Поначалу Джон был сильно пристрастен и даже не рассматривал мирного решения с Баратеоном. Всё же с Оленьего Дома началось восстание, смерть его друзей, падение принца, позорное изгнание и годы скитаний. Конингтон хотел истребить мятежный дом и не скрывал этого. В свою очередь Эйгон смотрел на проблему более незамутнённым взглядом. До момента, пока зима не набрала полную силу, Золотые Мечи должны контролировать Штормовые земли, а для этого нужно подчинить Штормовой Предел — сердце региона.

— …Я не Станнис… — печальная улыбка украсила лицо Ренли. — Давайте договариваться.

В тот момент Джон понял, что план его короля удался.

* * *

Штормовой Предел пал. Все, кто шёл за Ренли Баратеоном, добровольно сложили оружие и позволили пленить себя Золотым Мечам. Но, вопреки всем пессимистичным прогнозам, с пленными обращались достойно и лишь согнали за пределы замка для того, чтобы их лидер, последний Баратеон, сделал заявление.

— Я, Ренли Баратеон, лорд Штормового Предела, предстал перед вами, чтобы преклонить колени перед истинным правителем Семи Королевств. Пусть присутствующие и Семеро будут мне свидетелями. Эйгон Таргариен является единственным законным наследником Железного Трона, лордом Семи Королевств и Хранителем государства, — толпа была в смятении.

Кто-то был в ярости, кто-то напуган, но большинство были разочарованы. Они годами воевали, проливали кровь и умирали за своего короля, и теперь их лидер объявляет, что всё было бессмысленно.

— Все мы ошибаемся. Огонь амбиций развращал и более волевых людей, — громко проговорил Эйгон Таргариен. — Веками наши семьи сохраняли мир и процветание в Семи Королевствах. С Таргариенами на троне и Баратеонами в Штормовых землях. Оглянитесь, как только династия сменилась, разразилась самая ожесточённая война за всю историю Вестероса. Террор, убийства, насилие стали неотъемлемой частью нашей жизни. Но это неправильно! Я хочу положить конец страданиям простого народа…

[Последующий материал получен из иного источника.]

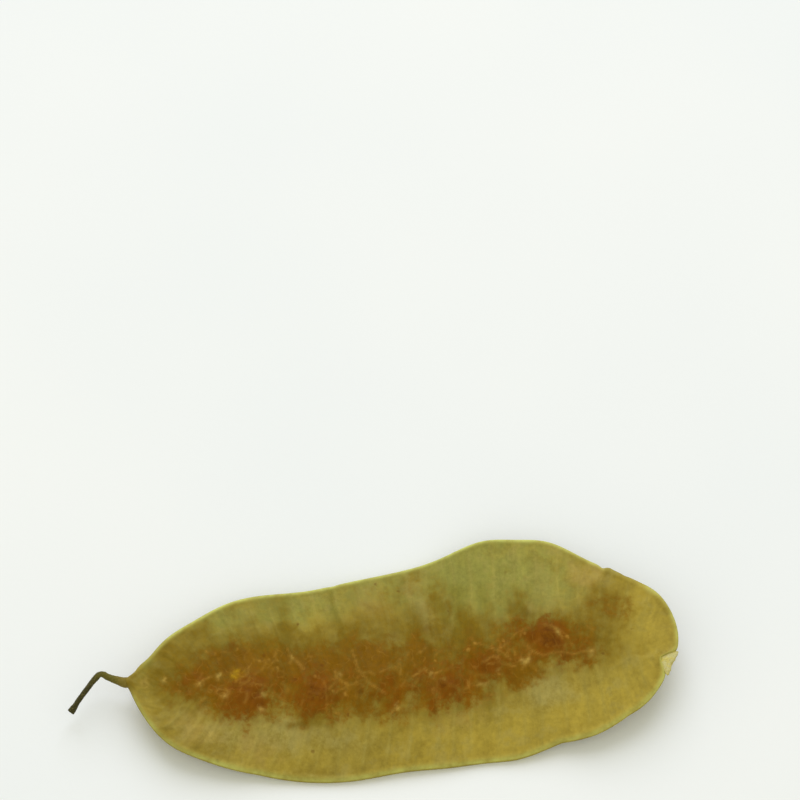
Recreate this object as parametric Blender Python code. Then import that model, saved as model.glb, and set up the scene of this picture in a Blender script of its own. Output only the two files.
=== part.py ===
# A dried senna pod lying on its flat side, with the thin stalk that it hung from.
# Metres, +Z up. +X runs along the pod from the stalk to the tip, +Y towards its more curved edge.

import math
import random

import bmesh
import bpy
import numpy as np
from mathutils import Matrix, Vector

MM = 0.001
COLLECTION = "senna_pod"

# Where the blade's middle lies, so that pod and stalk together are centred on the origin
BLADE_CENTRE = (2.8 * MM, -0.65 * MM)

# Plan of the blade: half its length, then stations as a share of it, with the two edges in millimetres
HALF_LENGTH = 25.2 * MM
EDGE_STATIONS = (
    (-0.95, -4.2, 0.8),
    (-0.88, -6.6, 2.5),
    (-0.78, -8.4, 4.4),
    (-0.65, -9.3, 6.3),
    (-0.50, -10.0, 7.2),
    (-0.35, -10.5, 7.6),
    (-0.20, -10.5, 8.5),
    (0.00, -9.8, 9.6),
    (0.15, -9.5, 10.6),
    (0.30, -9.1, 11.8),
    (0.42, -8.8, 11.8),
    (0.55, -7.8, 11.5),
    (0.70, -7.0, 9.4),
    (0.80, -5.7, 8.1),
    (0.88, -4.3, 6.8),
    (0.95, -2.1, 5.2),
)
# At the two ends: the middle line's offset, and the half width that the end's roundness belongs to
BASE_OFFSET = -0.8
BASE_BLUNTNESS = 6.95
TIP_OFFSET = 1.4
TIP_BLUNTNESS = 11.1

# Grid of each face: cells along and across, and the two narrow rings of cells behind the edge
CELLS_ALONG = 124
CELLS_ACROSS = 20
RING_GAPS = (0.35 * MM, 0.45 * MM)
HALF_WIDTH = 10.5 * MM
# How far the square grid's ends bow out to the ellipse; the rest of 1 is how far its long sides do
END_BOW = 0.2

# Half the thickness of the blade: at its very edge, behind the seam and along the middle
EDGE_HALF = 0.22 * MM
MARGIN_HALF = 0.34 * MM
MIDDLE_HALF = 0.42 * MM
MARGIN_BREADTH = 5.0 * MM
EDGE_SLOPE = 0.9

# The thread-like seam that runs round the edge
SEAM_RISE = 0.13 * MM
SEAM_INSET = 0.36 * MM
SEAM_WIDTH = 0.24 * MM

# Seed bulges: place along and across in millimetres, and size as a share of a full one
SEEDS = (
    (-19.0, -1.6, 0.55),
    (-13.9, -2.7, 1.0),
    (-8.3, -2.5, 1.0),
    (-2.3, -1.0, 0.95),
    (3.7, -1.2, 0.95),
    (8.3, 0.7, 0.9),
    (13.3, 2.4, 1.0),
    (17.5, 1.2, 0.6),
)
SEED_RISE = 0.62 * MM
SEED_ALONG = 2.1 * MM
SEED_ACROSS = 3.1 * MM
SEED_SQUARENESS = 1.3

# Cross veins that run in from both edges, lean towards the tip and fork before the middle
VEINS_PER_EDGE = 23
VEIN_REACH = 0.95
VEIN_RISE = 0.13 * MM
VEIN_WIDTH = 0.27 * MM
VEIN_FAN = 0.12
VEIN_LEAN = 0.05
VEIN_SHIFT = 0.012
VEIN_WAVER = 0.014
VEIN_WAVER_TURNS = 5.0
VEIN_FORK_AT = 0.5
VEIN_FORK_SPREAD = 0.11
VEIN_FADE = 0.75
VEIN_SEED = 11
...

Смотря, как в глазах пленных разгорается надежда, Джон пребывал в отличном расположении духа. Его воспитанник смог завоевать Штормовой Предел, не пролив ни капли крови, а теперь Эйгон завоёвывал любовь бывших врагов. Преданность не получить несколькими словами, но её фундамент начинается с простых обещаний и хорошего обращения.

В стороне Ренли Баратеон задумчиво посматривал на своего племянника, Эдрика Шторма. Отчасти Джон понимал его. Дело Баратеона было проиграно, он мог бессмысленно сопротивляться неизбежному, но ему дали шанс сохранить своё наследие, и он за него ухватился. Итогом переговоров стало то, что Ренли сдался, присягнул на верность и вступил в Ночной Дозор. В свою очередь, Баратеоны не будут истреблены, и за ними останется Штормовой Предел. О потере грандлордства, солидного куска земли, казны и выплате репараций никто не заикался — это было и так понятно. Вопрос стоял лишь в объёмах, но они будут снижены соразмерно вкладу в дело Дракона.

Пройдёт немного времени, и многие осудят Ренли Баратеона за его решение. Назовут трусом, предателем, слабаком, но именно это его решение уберегло дом Баратеон от бесславного конца.

(Ренли Баратеон)

P.s. Каким-то образом выходит, что за всю войну территории Дорна вообще не пострадали. Хотя и Север, и Долина чуть-чуть, но хлебнули.

P.P.s. Не все решается войной, ведь можно просто договорится. Ренли нифига не волевой человек и он держался только от безысходности( типа, если он не будет воевать. то все пойдет прахом). Но ему дали более-менее устраивающий его выход и он им воспользовался.

P.P.P.s. Я думаю, на Стене Ренли не будет скучно, ибо гомосек.